The nature framed, recorded, and promoted by these technologies was also similar at first glance. The first image, Earthrise, portrayed nature through a spectrum of color; the white swirl of clouds, the deep blue of oceans, the light brown of land, and the dark black of the space environment. Nature in Whole Earth, the second photograph, seemed like a close-up version of Earthrise. "Wispy clouds add an unreal touch over the deep-blue seas and brown continent," reported the Chicago Tribune on 24 December 1972, just days after NASA released this photograph to the press.3 Yet Earthrise contained two elements not found four years later in Whole Earth: the lunar landscape, sloping in gray from left to right across the foreground of the frame, and the terminator line dividing nocturnal from diurnal environments along the middle portion of the planet. Whole Earth in 1972 was the first photograph of the entire planet free from solar shadow.

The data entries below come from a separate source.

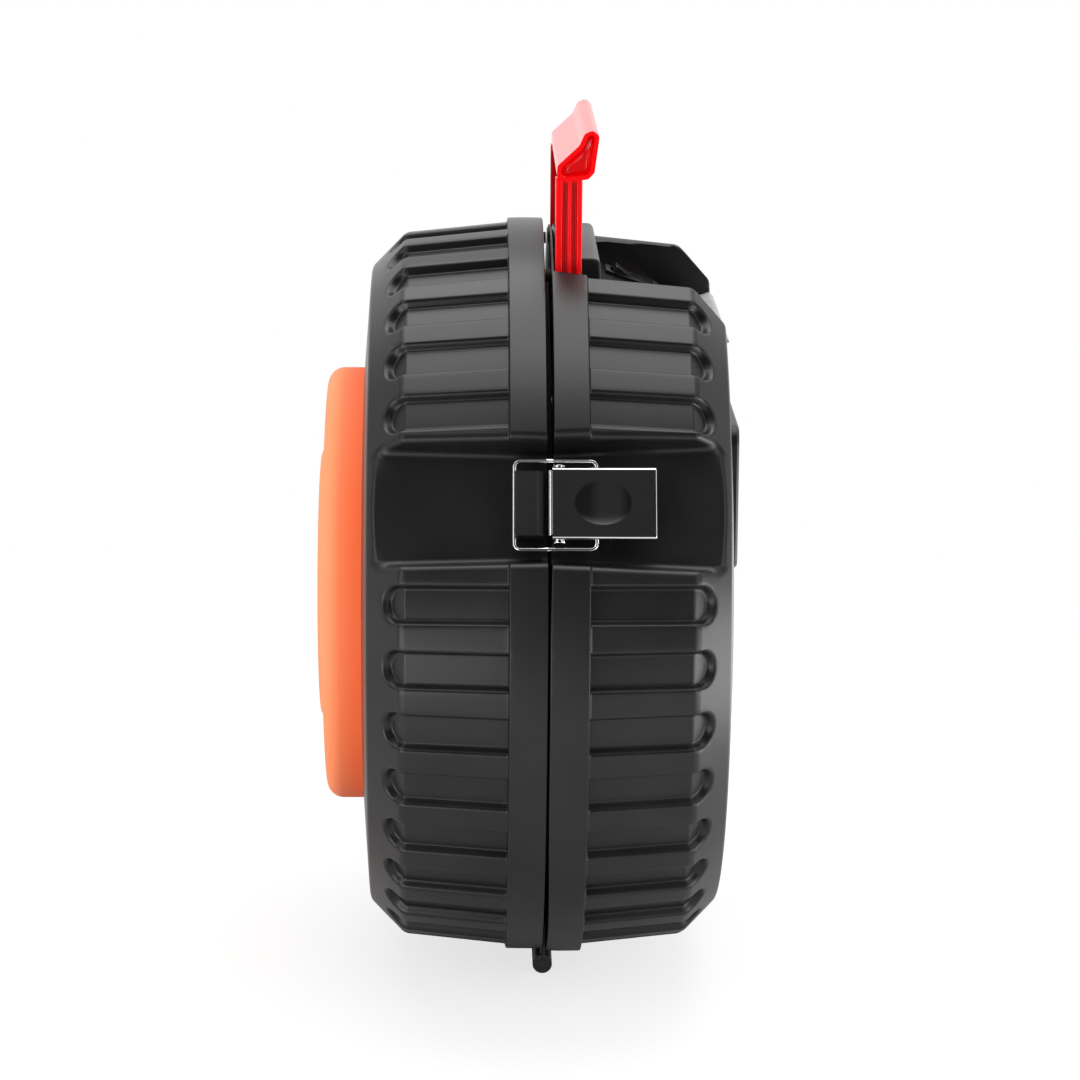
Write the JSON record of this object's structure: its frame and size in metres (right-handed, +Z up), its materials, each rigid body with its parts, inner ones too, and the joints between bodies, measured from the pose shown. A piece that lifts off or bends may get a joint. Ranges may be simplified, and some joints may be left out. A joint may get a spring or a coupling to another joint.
{
  "type": "jump starter pack",
  "caption": "Wheel-shaped jump starter case in two hinged halves with a storage lid, draw latches, a console recess and a folding carry handle.",
  "frame": {"origin": "centre of the bounding box on the base plane, with the pack standing on its rim", "axes": "+Z up through the handle, +X from the storage lid towards the power half, Y across the wheel"},
  "size_m": [0.167, 0.302, 0.3495],
  "materials": {
    "black_shell": "fine satin grain",
    "red_handle": "glossy",
    "orange_hub": "matte",
    "chrome_latch": "bright plated",
    "black_trim": "matte",
    "grey_trim": "matte",
    "black_rubber": "matte",
    "zinc_steel": "zinc plated",
    "black_steel": "black enamel",
    "nickel_brass": "turned",
    "switch_black": "glossy",
    "green_lens": "clear tinted",
    "battery_case": "satin",
    "board_green": "solder mask",
    "component_black": "moulded"
  },
  "bodies": {
    "power_half": {"power_shell": "black_shell", "console_panel": "black_trim", "switch_bezel": "black_trim", "charge_lamps": "green_lens", "accessory_socket": "black_trim", "shoulder_plate": "grey_trim", "handle_block": "black_trim", "handle_pins": "zinc_steel", "face_plate": "black_trim", "inner_deck": "black_trim", "deck_screws": "zinc_steel", "output_socket_negative": "nickel_brass", "output_socket_positive": "nickel_brass", "seal_gasket": "black_rubber", "rim_buffers": "black_rubber", "battery": "battery_case", "battery_terminals": "nickel_brass", "busbar_negative": "nickel_brass", "busbar_positive": "nickel_brass", "battery_strap": "zinc_steel", "strap_screws": "zinc_steel", "control_board": "board_green", "board_components": "component_black", "board_screws": "zinc_steel", "hinge_leaf_power": "black_steel", "hinge_pin": "black_steel", "hinge_rivets_power": "zinc_steel", "latch_base_near": "zinc_steel", "latch_base_far": "zinc_steel", "lever_pin_near": "chrome_latch", "lever_pin_far": "chrome_latch", "base_rivets_near": "zinc_steel", "base_rivets_far": "zinc_steel"},
    "storage_lid": {"storage_shell": "black_shell", "hub_cover": "orange_hub", "hub_screws": "zinc_steel", "hinge_leaf_storage": "black_steel", "hinge_rivets_storage": "zinc_steel", "latch_strike_near": "black_trim", "latch_strike_far": "black_trim", "strike_rivets_near": "zinc_steel", "strike_rivets_far": "zinc_steel"},
    "handle": {"carry_handle": "red_handle"},
    "lever_near": {"latch_lever_near": "chrome_latch"},
    "lever_far": {"latch_lever_far": "chrome_latch"},
    "bail_near": {"latch_bail_near": "chrome_latch"},
    "bail_far": {"latch_bail_far": "chrome_latch"},
    "rocker": {"power_rocker": "switch_black"},
    "button": {"test_button": "black_trim"}
  },
  "joints": [
    {"name": "lid_hinge", "type": "hinge", "parent": "power_half", "child": "storage_lid", "pos_m": [0.0075, 0, 0.004], "axis": [0, -1, 0], "range_deg": [0, 170]},
    {"name": "handle_fold", "type": "hinge", "parent": "power_half", "child": "handle", "pos_m": [0.0156, 0, 0.2842], "axis": [0, 1, 0], "range_deg": [0, 90]},
    {"name": "latch_lever_near_pivot", "type": "hinge", "parent": "power_half", "child": "lever_near", "pos_m": [0.0111, -0.12654, 0.21656], "axis": [0, -0.4305, -0.9026], "range_deg": [0, 100]},
    {"name": "latch_lever_far_pivot", "type": "hinge", "parent": "power_half", "child": "lever_far", "pos_m": [0.0111, 0.12654, 0.21656], "axis": [0, -0.4305, 0.9026], "range_deg": [0, 100]},
    {"name": "latch_bail_near_pivot", "type": "hinge", "parent": "lever_near", "child": "bail_near", "pos_m": [0.0253, -0.126, 0.2163], "axis": [0, -0.4305, -0.9026], "range_deg": [-65, 0]},
    {"name": "latch_bail_far_pivot", "type": "hinge", "parent": "lever_far", "child": "bail_far", "pos_m": [0.0253, 0.126, 0.2163], "axis": [0, -0.4305, 0.9026], "range_deg": [-65, 0]},
    {"name": "power_switch", "type": "hinge", "parent": "power_half", "child": "rocker", "pos_m": [0.04284, 0.032, 0.27582], "axis": [0, -1, 0], "range_deg": [0, 18]},
    {"name": "test_button_press", "type": "slide", "parent": "power_half", "child": "button", "axis": [-0.3319, 0, -0.9433], "range_m": [0, 0.0015], "stiffness_N_per_m": 400, "springref_m": -0.001}
  ],
  "couplings": [
    {"joint": "latch_bail_near_pivot", "follows": "latch_lever_near_pivot", "ratio": -0.65},
    {"joint": "latch_bail_far_pivot", "follows": "latch_lever_far_pivot", "ratio": -0.65}
  ]
}
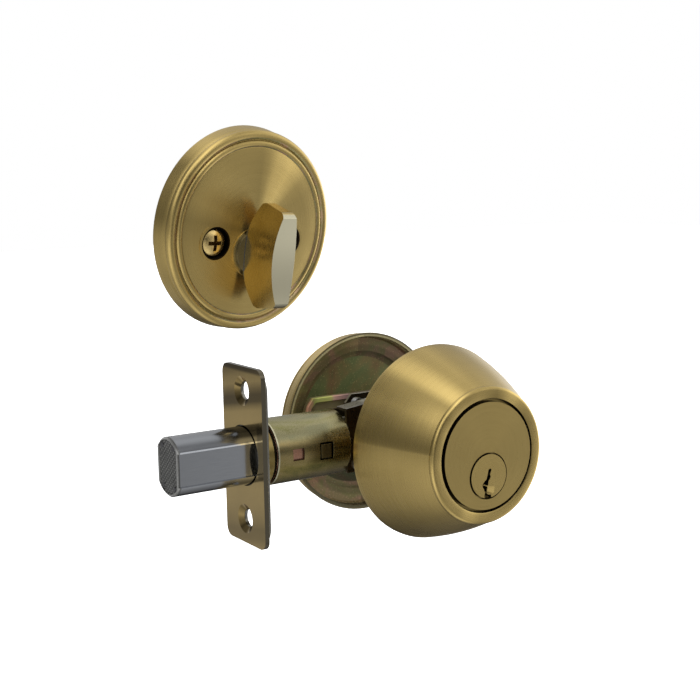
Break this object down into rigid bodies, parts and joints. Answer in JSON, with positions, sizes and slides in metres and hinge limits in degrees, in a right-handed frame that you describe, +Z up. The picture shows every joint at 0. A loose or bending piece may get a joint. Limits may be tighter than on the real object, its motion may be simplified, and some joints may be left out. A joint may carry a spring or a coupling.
{
  "type": "deadbolt door lock",
  "caption": "Single-cylinder deadbolt: tapered keyed collar, square-cornered faceplate with sliding bolt, cam case and round rose with thumbturn.",
  "frame": {"origin": "centre of the faceplate's seat, the rear face of its backing plate, on the bolt's centreline, midway between the two faceplate screw holes; the faceplate's front face is 2.5 mm along -X", "axes": "+X from the door's edge into the door, towards the bore, so the bolt is thrown along -X; -Y to the outdoor (keyed) side and +Y to the indoor (thumbturn) side; +Z up, with the cam axis below the bolt's centreline"},
  "size_m": [0.1187, 0.0929, 0.0642],
  "materials": {
    "antique_brass": "satin antique brass, fine brushed, lacquered",
    "plate_brass": "glossy antique brass",
    "brass": "plain turned brass",
    "bolt_chrome": "bright chrome, satin end face",
    "steel": "bare steel",
    "dark_steel": "hardened steel, dark",
    "yellow_zinc": "yellow chromated zinc on steel",
    "gold_zinc": "gold chromated zinc on steel",
    "copper_steel": "copper-toned plating on steel",
    "dark_zinc": "dark olive chromated steel"
  },
  "bodies": {
    "lock_body": {"cylinder_housing": "antique_brass", "driver_pins": "steel", "pin_springs": "steel", "chamber_cover": "brass", "faceplate": "plate_brass", "backing_plate": "steel", "front_ring": "gold_zinc", "inner_sleeve": "copper_steel", "bolt_tube": "yellow_zinc", "case_exterior": "dark_zinc", "case_interior": "dark_zinc", "case_rivets": "steel", "interior_rose": "antique_brass", "mounting_plate": "yellow_zinc", "spring_washer": "steel", "mounting_screws": "gold_zinc"},
    "collar": {"exterior_collar": "antique_brass", "collar_ring": "steel"},
    "plug": {"key_plug": "antique_brass", "bottom_pins": "brass", "plug_cap": "brass"},
    "turn": {"thumbturn": "antique_brass", "thumb_spindle": "yellow_zinc", "retaining_ring": "dark_steel", "tailpiece": "steel"},
    "cam": {"cam_crank": "yellow_zinc"},
    "bolt": {"bolt_bar": "bolt_chrome", "hardened_pins": "dark_steel", "bolt_tail": "steel", "tail_rivet": "steel"}
  },
  "joints": [
    {"name": "bolt_slide", "type": "slide", "parent": "lock_body", "child": "bolt", "axis": [1, 0, 0], "range_m": [0, 0.0254]},
    {"name": "thumbturn_turn", "type": "hinge", "parent": "lock_body", "child": "turn", "pos_m": [0.0578, 0.0265, -0.00635], "axis": [0, 1, 0], "range_deg": [0, 90]},
    {"name": "cam_turn", "type": "hinge", "parent": "lock_body", "child": "cam", "pos_m": [0.0578, 0, -0.00635], "axis": [0, 1, 0], "range_deg": [0, 90]},
    {"name": "plug_turn", "type": "hinge", "parent": "lock_body", "child": "plug", "pos_m": [0.0578, -0.034, -0.00635], "axis": [0, 1, 0], "range_deg": [0, 90]},
    {"name": "collar_spin", "type": "hinge", "parent": "lock_body", "child": "collar", "pos_m": [0.0578, -0.034, 0], "axis": [0, 1, 0], "continuous": true}
  ],
  "couplings": [
    {"joint": "thumbturn_turn", "follows": "bolt_slide", "rad_per_m": 61.842},
    {"joint": "cam_turn", "follows": "bolt_slide", "rad_per_m": 61.842}
  ]
}
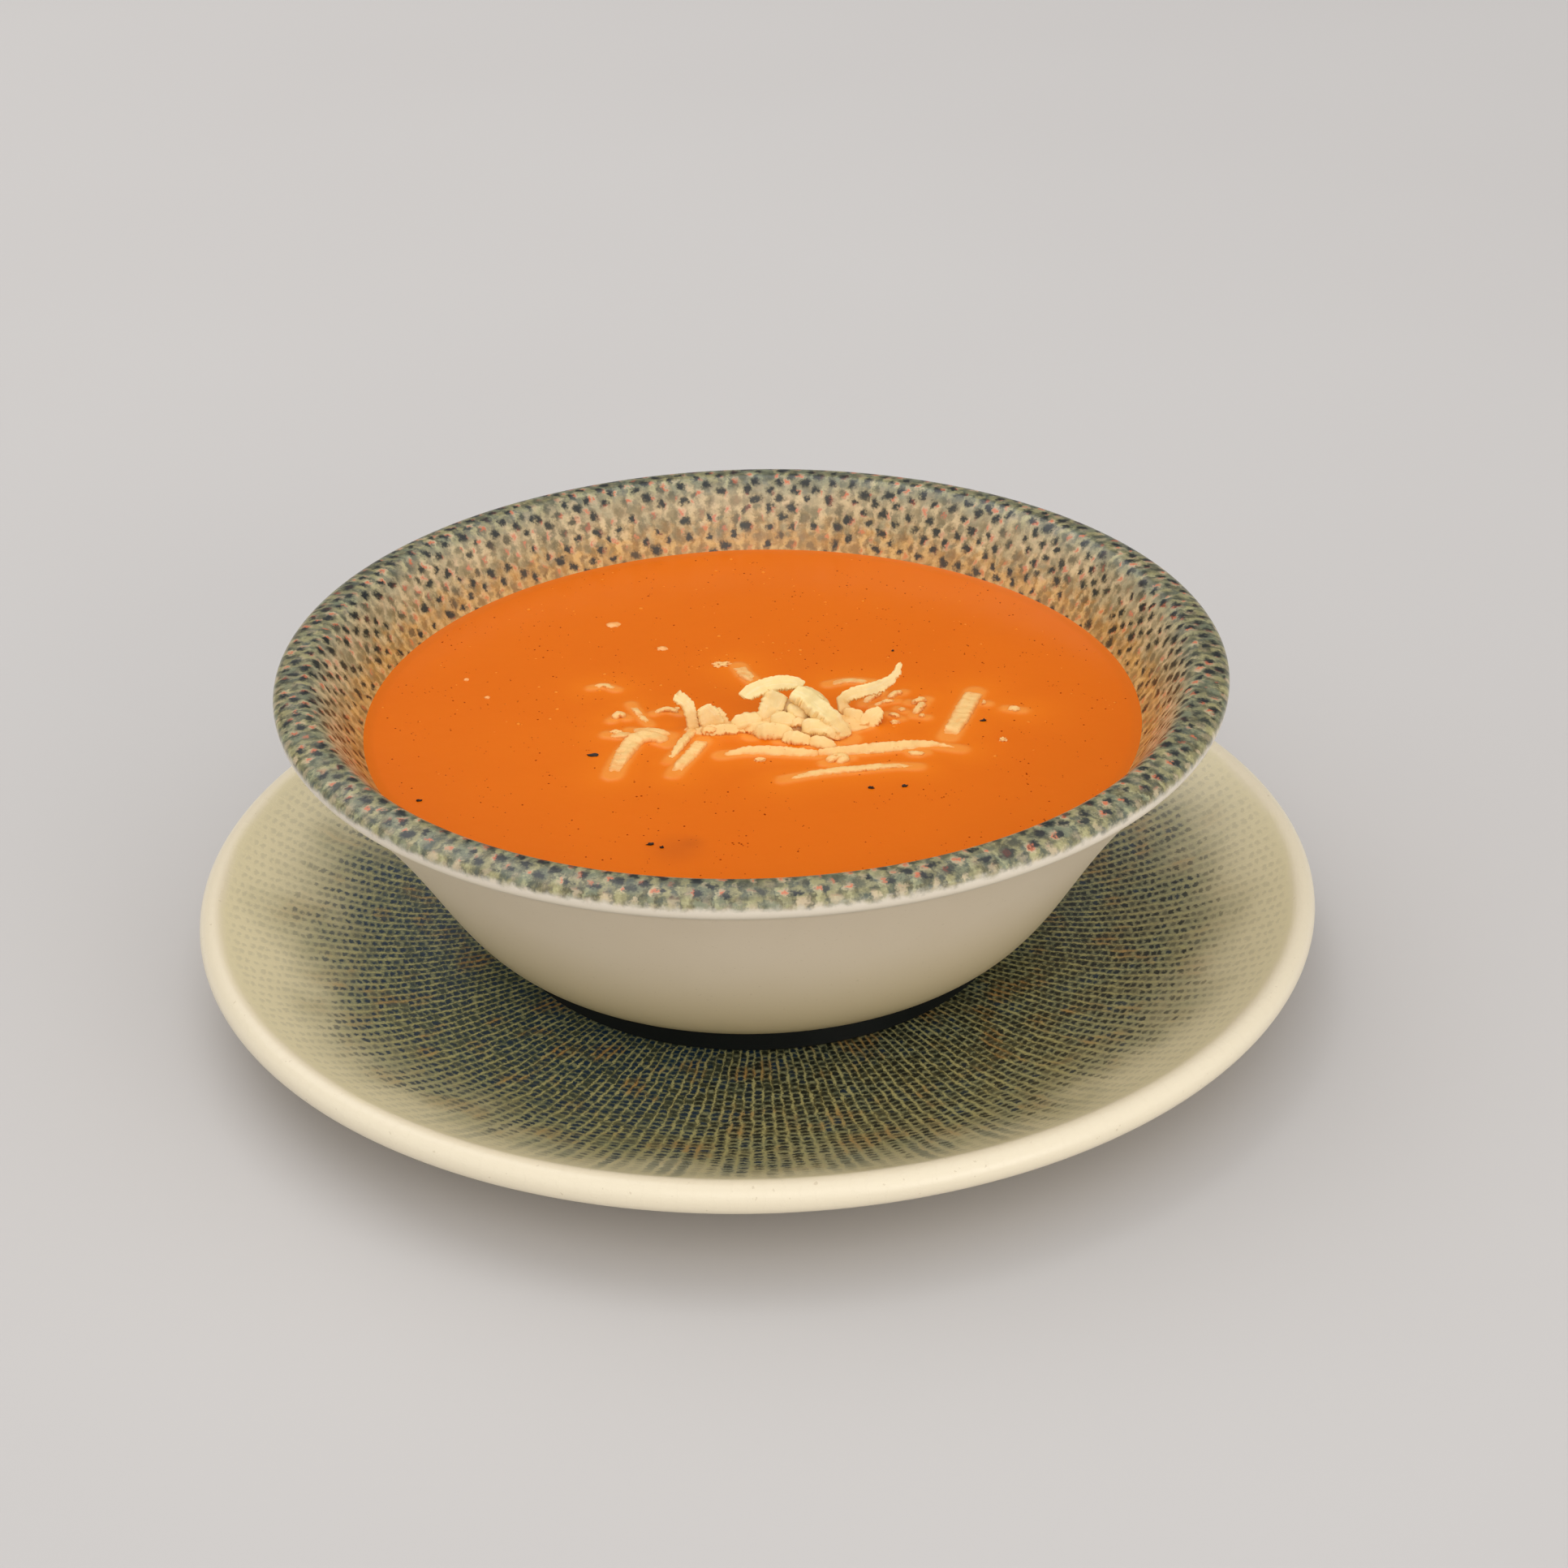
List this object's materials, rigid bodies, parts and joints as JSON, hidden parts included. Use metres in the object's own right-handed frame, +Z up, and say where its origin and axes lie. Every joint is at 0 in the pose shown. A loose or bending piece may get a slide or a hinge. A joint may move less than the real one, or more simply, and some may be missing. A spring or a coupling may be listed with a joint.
{
  "type": "tomato soup in a bowl on a plate",
  "caption": "Smooth tomato soup with grated cheese on top, in a rimmed ceramic bowl that stands on a round plate with a rolled edge.",
  "frame": {"origin": "on the surface that the plate stands on, on the axis of the bowl and the plate", "axes": "+Z up along the axis of the bowl and the plate, +Y away from the side that the picture shows, +X to the right in the picture"},
  "size_m": [0.1986, 0.1986, 0.0611],
  "materials": {
    "bowl_glaze": "glazed ceramic, cream outside, with a woven print in navy, sage and orange on the lip and inside",
    "plate_glaze": "glazed ceramic with a fine woven print that fades from dark teal in the middle to a cream edge",
    "soup": "thick smooth orange soup with a soft gloss",
    "cheese": "pale yellow grated cheese, slightly moist"
  },
  "bodies": {
    "root": {"bowl": "bowl_glaze", "plate": "plate_glaze", "soup": "soup", "cheese_heap": "cheese", "cheese_fold_left": "cheese", "cheese_strip_left": "cheese", "cheese_strip_right": "cheese", "cheese_strip_front": "cheese", "cheese_flake_back": "cheese", "cheese_flake_right": "cheese", "cheese_sliver_left": "cheese"}
  },
  "joints": []
}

While the technology used and the nature depicted in these photographs were similar, the narratives surrounding the images differed. For Earthrise, the story began on 15 July 1960, when John F. Kennedy accepted the Democratic presidential nomination in Los Angeles, California. Declaring to his audience that he "faced west on what was once the last frontier," the future president announced that our westward experience was far from over. As Kennedy explained, "the problems are not all solved and the battles are not all won-and we stand today on the edge of a New Frontier."4 Placing a man on the Moon before the decade ended was integral to Kennedy's vision, and the Earthrise photograph, snapped by Apollo 8 as part of its mission to map the lunar surface for possible landing sites for Apollo 11, helped convert this campaign rhetoric into political reality.5 The image, with the lunar surface in the foreground, also indicated that during the late 1960s NASA had its sights fixed firmly on the Moon.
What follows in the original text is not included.